O aspecto de homenagem se estende a Zagêro, de Márcio Picoli e Victor di Marco. Este último, pessoa com deficiência, retorna a um hospital psiquiátrico desativado onde eram internadas pessoas com deficiência. Relembra que estes indivíduos eram tratados de maneira desumana, sem possibilidade de contar a história por sua própria voz. Em consequência, o diretor e ator decide encarnar as várias presenças possíveis naquele espaço.

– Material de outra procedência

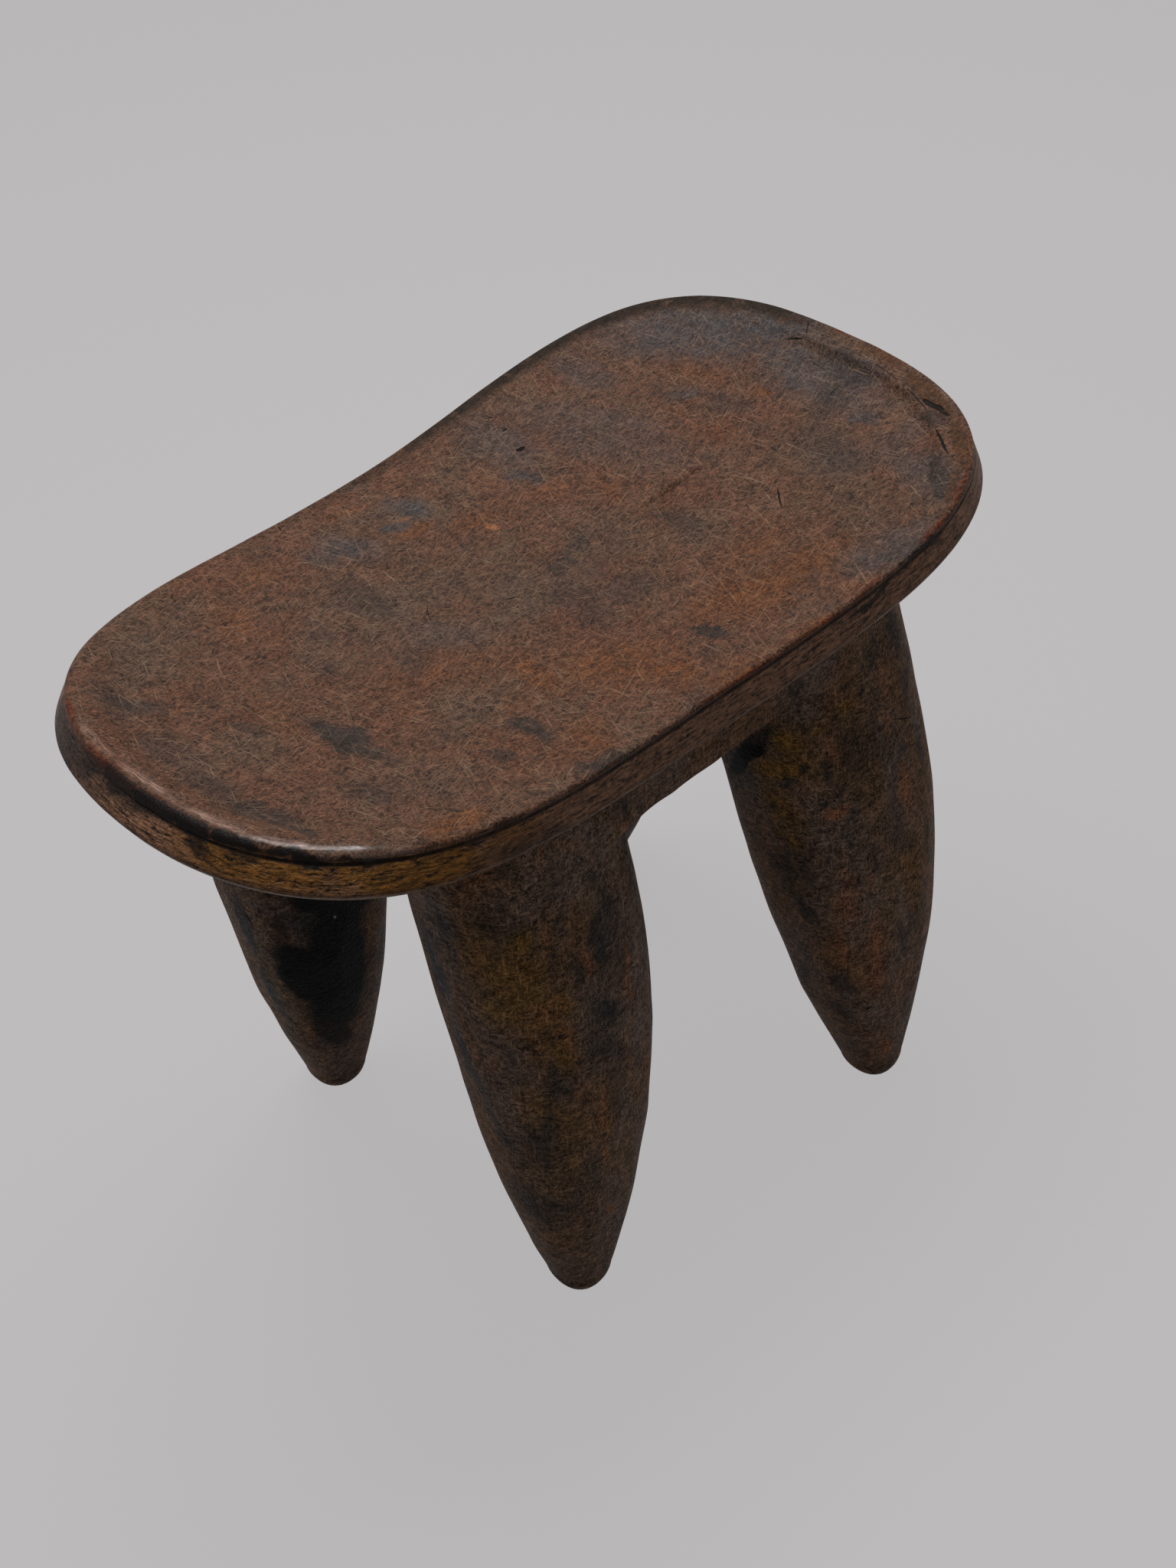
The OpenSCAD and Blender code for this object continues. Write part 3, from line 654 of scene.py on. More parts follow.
# %% Seat material
def worn_seat_wood():
    """Oiled hardwood worn by sitting: fibres along the seat, fine scratches, smudges and a dark rim line."""
    material, tree, place = new_material("Oiled hardwood, worn by sitting")
    rim = add(tree, VECTOR, {0: add(tree, "ShaderNodeUVMap", uv_map="Rim"), "Scale": 1 / MM}, operation="SCALE")
    walk, band, _ = add(tree, "ShaderNodeSeparateXYZ", (rim,)).outputs
    soft = warped(tree, place, 14, 7, 1.0)
    ragged = warped(tree, soft, 3, 1.6, 2.0)
    crisp = warped(tree, place, 5, 0.8, 3.0)
    curled = warped(tree, place, 6, 2.2, 4.0)
    torn = warped(tree, soft, 8, 4.5, 5.0)

    def marks(table, coordinates, **options):
        return mark_mask(tree, table, seat_tree, coordinates, **options)

    # fibre: short wavy hairs, most of them near the seat's length, with pores between them
    hair = hairs(tree, curled, [((length, HAIR_WIDTH, 2), 6.0 + angle, (0, 0, angle), share)
                                for angle, length, share in HAIRS], HAIR_HIGH)
    pores = patches(tree, curled, 1.3, 10.0, 0.39, 0.63, detail=2.0)
    tone = patches(tree, ragged, 7, 16.0, 0.36, 0.64, roughness=0.6)
    fibre = mixed(tree, ((tone, 0.15), (hair, 0.55), (pores, 0.3)))
    warm_free = patches(tree, soft, 70, 20.0, 0.52, 0.7, top=0.3)
    warm = add(tree, "MAXIMUM", (marks(WARM, soft, high=0.7, top=0.8), warm_free))
    grey = patches(tree, torn, 42, 21.0, 0.36, 0.66)
    hollow_tone = layer(tree, warm, layer(tree, grey, "#150c08", "#140d0a"), "#1c0d06")
    raised_tone = layer(tree, warm, layer(tree, grey, "#82543d", "#755947"), "#8a532d")
    colour = layer(tree, fibre, hollow_tone, raised_tone)

    def over(mask, dark, pale):
        """Lays a stain, a painted sheen or painted shade over the colour; the fibre still shows through it,
        dark below and pale above.
        """
        return layer(tree, mask, colour, layer(tree, fibre, dark, pale))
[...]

Duante quinze minutos, encarna tanto o corpo inerte quanto o paciente caprichoso e difícil de lidar, o sujeito esclarecido que confronta pessoas sem-deficiência quanto à sua ignorância, e o homem LGBTQIA+ reivindicando sua homossexualidade. O curta oscila do drama ao humor, do documentário à farsa. Nunca se sabe se a sequência em questão é séria, se deveríamos rir ou não das situações tragicômicas à nossa frente. Neste desconforto, Picoli e di Marco nos confrontam ao desconhecimento e aos preconceitos relacionados às PCDs.
A ideia dos fantasmas em sofrimento e maus-tratos conduz ao universo do terror de Vão das Almas, de Edileuza Penha de Souza e Santiago Dellape. A dupla imagina um mito original para o Saci, explicando de onde viriam os seus poderes, e como teria perdido a perna. Nesta leitura brutal, situada no quilombo Kalunga, um homem negro é mutilado e deixado à própria morte.
A realização se mostra bastante desigual. Algumas atuações são bastante naturalistas e expressivas, caso de Deusenir Santana, em contraposição ao estilo mais austero e rígido de seu companheiro masculino, no papel principal. A maquiagem e os efeitos da perna cortada são competentes (e favorecidos pela duração curtíssima dos planos em que aparece), enquanto a construção de vapores, projeções dentro de uma garrafa e olhos em chamas soam menos convincentes.
Através desta seleção — que poderia se estender aos curtas-metragens fora da mostra competitiva, a exemplo de Curacanga, Onde Está Mymye Mastroiagnne? e Alienígena —, o Festival de Vitória apresenta as diferentes maneiras (assustadoras, fantásticas, reverenciais, carinhosas) como o cinema contemporâneo lida com as sombras do passado.